Vers la fin du 18e siècle, l’Angleterre connaissait deux systèmes pénitentiaires.
Le premier organisait le châtiment des sans-emplois et des ouvriers ambulants dans des maisons de correction élisabéthaines situées en dehors de la capitale.
Le second gérait l’incarcération au coeur même de la cité. Newgate était alors la prison la plus importante intra muros et, à partir de 1783, ce fut également l’endroit où se tenaient les pendaisons publiques. Avant cela, les condamnés à mort étaient pendus à Tyburn, non loin de la localisation actuelle de Marble Arch.
Le bagne américain
Comme la population carcérale ne cessait de croître, les autorités commencèrent à envoyer au bagne le surplus de condamnés. Au début c’est en Amérique du Nord qu’ils furent exilés, pendant 7 ans pour des infractions mineures et à vie pour les condamnés à mort. Cette destination coloniale dut être abandonnée lors la Révolution américaine (1775-1783).
Une véritable crise de capacité frappa alors le monde pénitentiaire. Jusqu’à 1000 nouvelles places étaient nécessaires chaque année, bien trop pour l’infrastructure en place. Au lieu de construire de nouvelles prisons, le gouvernement se lança à la recherche de nouvelles destinations pour les condamnés.
Direction l’Australie
En janvier 1787 on décida d’envoyer les prisonniers vers le New South Wales en Australie. Près de 160.000 hommes, femmes et enfants furent ainsi envoyés aux antipodes.
Épaves pénitentiaires
Une autre solution contre le surpeuplement des prisons fut l’emprisonnement des condamnés sur la Tamise, dans les épaves de vieux navires de guerre désarmés: les pontons. Certains purgèrent toute leur peine sur ces carcasses de navires tandis que d’autres y furent incarcérés en attendant l’exil. Prévues à l’origine comme simples solutions temporaires, ces prisons de fortune perdurèrent pendant quatre-vingt longues années. Les premières épaves pénitentiaires furent amarrées sur la Tamise non loin de Woolwich, dans l’est de Londres.
Travaux forcés
Alors que le transport des prisonniers vers l’Amérique et l’Australie coûtait au final très peu à la Couronne, leur logement sur ces pontons s’avérait particulièrement onéreux. Afin de couvrir les frais, les autorités introduisirent les travaux forcés et les prisonniers furent mis à contribution dans le développement de la Tamise. Ils assurèrent par exemple les travaux de dragage, nécessaires pour garantir le passage des navires. Les détenus furent également réquisitionnés pour l’expansion de l’arsenal de Woolwich et des quais avoisinants. D’autres devaient enfoncer des piliers dans la vase afin de protéger les berges contre l’érosion.
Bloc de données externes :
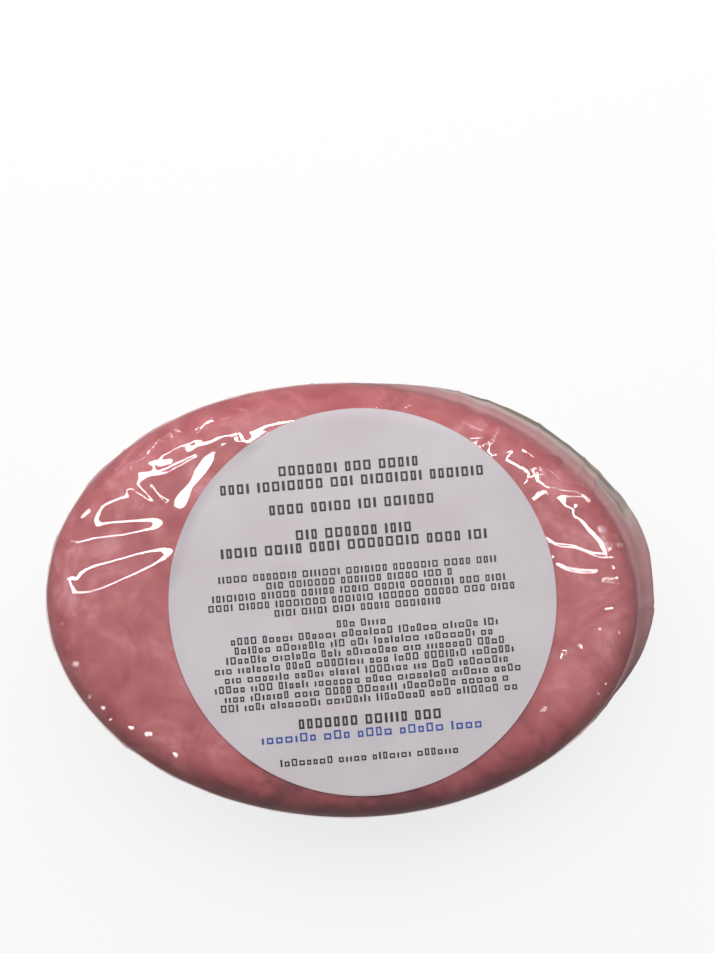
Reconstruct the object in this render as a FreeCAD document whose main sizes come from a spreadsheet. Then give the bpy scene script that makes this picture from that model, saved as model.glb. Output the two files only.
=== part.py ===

Les conditions de vie à bord de ces épaves pénitentiaires étaient effroyables. Un manque total d’hygiène était source constante d’infections. Les malades ne recevaient pour ainsi dire aucun traitement et n’étaient pas mis en quarantaine. Le typhus, la dysenterie et d’autres épidémies étaient monnaie courante. Le taux de mortalité sur ces épaves était d’environ 30%. Entre 1776 et 1795, 2000 détenus perdirent la vie dans les prisons de la Tamise.
Lors des fortes chaleurs d’été, une odeur répugnante se dégageait ce ces geôles flottantes, véritables bidonvilles à quelques encablures du rivage.
Ce n’est qu’en 1779 qu’un certain John Howard commença à s’insurger contre l’utilisation de ces pontons. Il était en faveur de grandes prisons ouvertes où les prisonniers pourraient être mis au travail mais bénéficieraient d’une cellule individuelle. C’est ainsi qu’après des années de lobbying, la prison de Millbank fut construite en 1816. L’incendie du ponton Defense en 1857 au large de Woolwich marqua la fin de cette pratique carcérale.